11:22: "I'm concerned about PTSD," he says. Word.

11:23: "I'm surprised I haven't been asked about SCHIP," Bush says. So he's gonna ask himself. And makes sure we know that he wants only the shoeless, scabby poor kids get covered.

11:25: On former General Sanchez's comments: More or less, Bush says, "Sanchez is out of touch. Fuck him."

11:26: He's responsible for contractors, but he wants to see the "analysis" of the performance of contractors. A firm like Blackwater "protects people's lives." He appreciates their service. And if you piss those crazy drunk bastards off, they'll go all G. Gordon Liddy on you.

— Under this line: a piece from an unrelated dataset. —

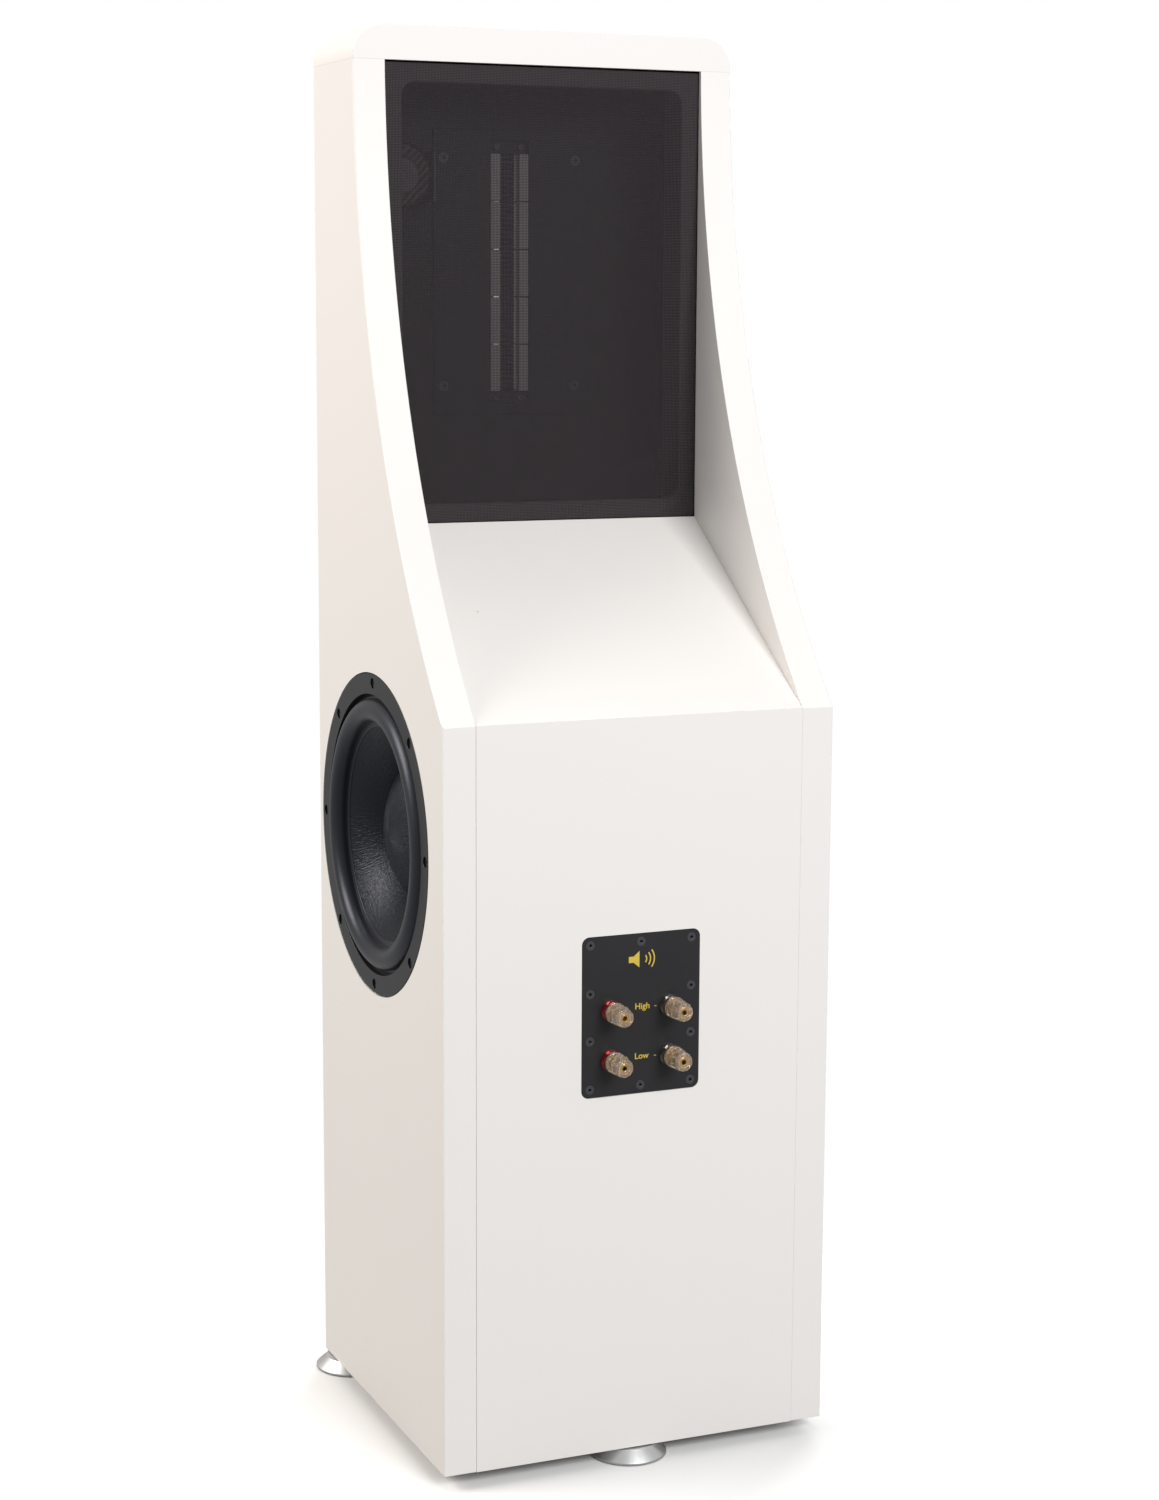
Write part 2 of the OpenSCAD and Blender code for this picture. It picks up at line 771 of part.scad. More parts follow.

11:27: He's getting tired, but what a stupid fucking question: "Why did you let SCHIP get to the point of veto?"

11:28: "What's your definition of torture?" he's asked. He answers, clearly, "Whatever the law is."

11:29: Goddamn, this is boring. Bush claims he's still relevant. The reporters ask questions that make it seem like they're barely paying attention. The Rude Pundit wishes he were a fuck of a lot drunker.

11:30: He's talking about the wiretap bill and kicks out the al-Qaeda fear jams again. He's talking about SCHIP again because he needs to make sure people know he loves un-enwombed kids.

11:32: He's out. It's done.

No softball last question. Just a fine masturbatory exercise, the kind of mean, angry jacking off when you act like you're fuckin' whoever's in your head hard.